片頭痛メカニズムにおけるオレキシン機能異常の役割

Hoffmann J, et al. Evidence for orexinergic mechanisms in migraine. Neurobiol Dis 2014;74C:137-143. doi: 10.1016/j.nbd.2014.10.022.

慶應義塾大学神経内科
企画広報委員
柴田 護

【背景・目的】

片頭痛の予兆では、食欲や睡眠の異常など視床下部障害を思わせる症状が出現することがよく知られている。また、片頭痛発作には自律神経症状が随伴することがあるが、視床下部には自律神経機能の中枢が存在する。さらに、視床下部A11から三叉神経頸髄複合体 (trigemino-cervical complex: TCC)には下行線維が分布しており、侵害受容機能の調節を行うことも明らかになっている。オレキシン (orexin)は視床下部ニューロンを始め中枢神経系に広く分布する神経ペプチドであり、オレキシンAとオレキシンBの2つのサブフォームが存在する。また、オレキシン受容体にはOX1とOX2が存在するが、両者はしばしば互いに拮抗した作用を呈することが知られている。本研究では、両者の機能を阻害するDORA (dual orexin receptor antagonist)-12の投与が、皮質拡延性抑制 (cortical spreading depression: CSD)の発生と三叉神経領域の侵害性刺激によって引き起こされたシグナルのTCCでの神経伝達にどのような影響を与えるかを検討している。

【方法・結果】

雄性Sprague-Dawleyラットを用いて、頭頂葉皮質上に頭窓を設置した。

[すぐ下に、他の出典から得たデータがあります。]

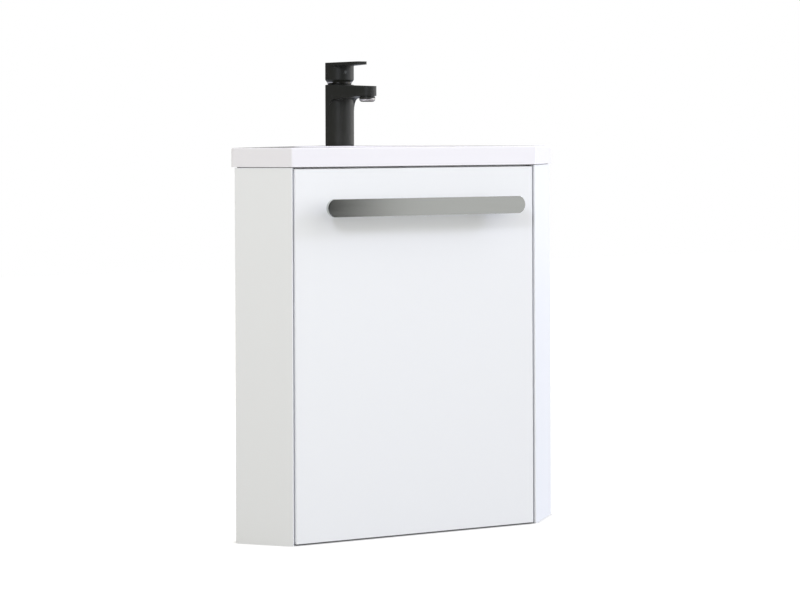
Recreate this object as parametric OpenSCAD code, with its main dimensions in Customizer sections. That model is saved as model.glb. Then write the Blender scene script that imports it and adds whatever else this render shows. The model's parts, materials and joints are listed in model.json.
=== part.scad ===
// Corner vanity unit: a wall-hung cabinet for a square room corner, one flush door across the corner,
// a ceramic basin top and a single-lever basin mixer. Millimetres, +Z up, the door faces -Y.
// The origin lies on the floor of the unit's bounding box, in its middle.

/* [Plan] */
// Width across the front, between the two front corners
front_w = 425; // [380:1:470]
// Length of each 45 degree return of the basin top
top_return = 99.5; // [85:0.5:120]
// Gap between the cabinet's sides and the room's walls
wall_gap = 5.7; // [2:0.1:8]
// Room between the waste's outlet and the side that it passes
service_gap = 14; // [8:1:20]

/* [Cabinet] */
// Height of the cabinet's panels
cabinet_h = 574.5; // [520:0.5:640]
// Thickness of the cabinet's boards
board_t = 16; // [15:0.5:19]
// Width of the flat on each return panel's front edge, beside the door
jamb_flat = 1.8; // [1:0.1:3]
// Rounding of the boards' visible edges
board_edge_r = 1; // [0.5:0.1:1.5]
// Height of the stretcher behind the door's top edge
front_rail_h = 60; // [45:1:75]
// Height of the two hanging rails
hanging_rail_h = 100; // [80:1:110]
// Distance from the cabinet's top to the hanging rails
hanging_rail_drop = 74.5; // [60:0.5:90]
// Radius of the wall screws' holes
wall_hole_r = 3; // [2.5:0.1:4]
// Distance from the room corner to the nearer wall screw
wall_hole_near = 62; // [55:1:75]
// Distance from the rail's end to the further wall screw
wall_hole_end = 30; // [20:1:40]
// Leg of the glue block in the room corner
corner_block_leg = 34; // [24:1:40]

/* [Shelf] */
// Distance from the trap's cup down to the shelf
shelf_drop = 34; // [20:1:60]
// Gap between the shelf and the boards round it
shelf_gap = 1.5; // [1:0.1:2.5]
// Distance from the door's face to the shelf's front edge
shelf_front = 46; // [36:1:60]
// Radius of a shelf pin
shelf_pin_r = 2.5; // [2:0.1:3]
// Length of a shelf pin inside the board
shelf_pin_in = 8; // [6:0.5:10]
// Length of a shelf pin under the shelf
shelf_pin_out = 9; // [7:0.5:11]
// Distance from a return panel's inner front end to its shelf pin
shelf_pin_front = 46; // [42:1:60]
// Distance from a wall panel's end at the open corner to its shelf pin
shelf_pin_back = 40; // [25:1:60]

/* [Door] */
// Gap between the door's edge and each return panel
door_gap = 3; // [2.8:0.1:3.4]
// Thickness of the door
door_t = 16; // [16:0.5:18]
// Height of the door's lower edge above the cabinet's underside
door_foot = 2.5; // [1:0.1:4]
// Gap between the door's top edge and the basin
door_top_gap = 3.2; // [2:0.1:4]
// Rounding of the door's front edges
door_edge_r = 2; // [1.5:0.1:2.5]
// Thickness of the bumpers on the door's back
bumper_t = 2.2; // [2:0.1:3]
// Radius of a bumper
bumper_r = 4.5; // [3.5:0.1:6]
// Running gap between the bumpers and the cabinet
bumper_gap = 0.3; // [0.2:0.05:0.5]

/* [Pull] */
// Length of the pull's bar
pull_l = 341.5; // [300:0.5:350]
// Height of the bar
pull_h = 27; // [22:0.5:30]
// Thickness of the bar
pull_t = 8.5; // [6:0.1:11]
// Distance from the door's face to the bar's front face
pull_out = 42.5; // [36:0.5:48]
// Distance from the door's top edge to the bar's middle line
pull_drop = 59; // [40:0.1:90]
// Radius of the bar's rounded ends
pull_end_r = 14.2; // [14:0.1:18]
// Spacing of the two posts
pull_centres = 256; // [224:1:272]
// Radius of a post
post_r = 6; // [5:0.5:7]
// Radius of the pull's screws
pull_screw_r = 2; // [1.5:0.1:2.4]

/* [Hinges] */
// Height of the lower hinge
hinge_low_z = 95; // [80:1:110]
// Distance from the door's top edge to the upper hinge
hinge_top_drop = 94; // [85:1:105]
// Distance from the door's edge to the hinge's pivot
pivot_in = 7; // [6.8:0.1:7.4]
// Distance from the door's face to the hinge's pivot
pivot_deep = 7; // [6.8:0.1:7.2]
// Radius of the hinge's cup
cup_r = 17.5; // [17:0.1:17.8]
// Depth of the cup in the door
cup_deep = 12.5; // [12:0.1:12.6]
// Distance from the door's edge to the cup's rim
cup_edge = 3; // [2.8:0.1:3.2]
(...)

一部の動物では、双極性の刺激電極で矩形パルス状の電気刺激を中硬膜動脈近傍に加えた。これによって、三叉神経終末からカルシトニン遺伝子関連ペプチド (calcitonin gene-related peptide: CGRP)が放出され中硬膜動脈の拡張が引き起こされる。このようにして誘発された血管拡張を生体内顕微鏡で定量的に測定した。また、第一頸髄レベルで硬膜と軟膜を除去後に、タングステン電極をTCCに設置し、非侵害性刺激・侵害性絞扼刺激・硬膜電気刺激のいずれにも反応する高作動域ニューロン (wide dynamic range neuron: WDRニューロン)を同定した。さらに、他の動物では固形塩化カリウムを頭頂葉皮質に局所投与してCSDの誘発を行った。また、DORA-12 (1 mg/kg)投与は経静脈的に行った。硬膜電気刺激による神経原性の硬膜血管拡張は、DORA-12投与後5分で有意に抑制され、投与60分後の時点まで抑制される傾向を示した。また、硬膜電気刺激で誘発されたWDRニューロン活動はDORA-12投与後5~60分の時点で有意に抑制された。さらに、DORA-12はKCl誘発性のCSDの出現を有意に抑制した。

【考察・結論】

本研究の最も重要な所見は、オレキシンの受容体OX1とOX2の両者を抑制することは、三叉神経系の神経原性血管拡張・三叉神経二次ニューロンの活動・CSD発生という片頭痛発生に非常に重要な現象を全て抑制したということにある。したがって、DORA-12は片頭痛発作予防薬として有望な薬剤と考えられる。片頭痛発作初期にオレキシン濃度上昇の報告があるため、オレキシン受容体の刺激も生じていると思われるが、どちらのタイプの受容体に作用するかで結果として起こる反応は変化するため、オレキシン機能の抑制は困難と考えられてきた。しかし、今回のDORA-12の効果を考えると、OX1とOX2の両者の同時抑制が片頭痛治療として正しい選択肢である可能性が高まったといえる。また、本研究の結果から、オレキシンの抗片頭痛作用の機序には末梢性と中枢性の両者の要素があると考えられる。なお、同様の機能を有する薬剤としてスボレキサント (suvorexant)が挙げられ、不眠症治療に応用されている。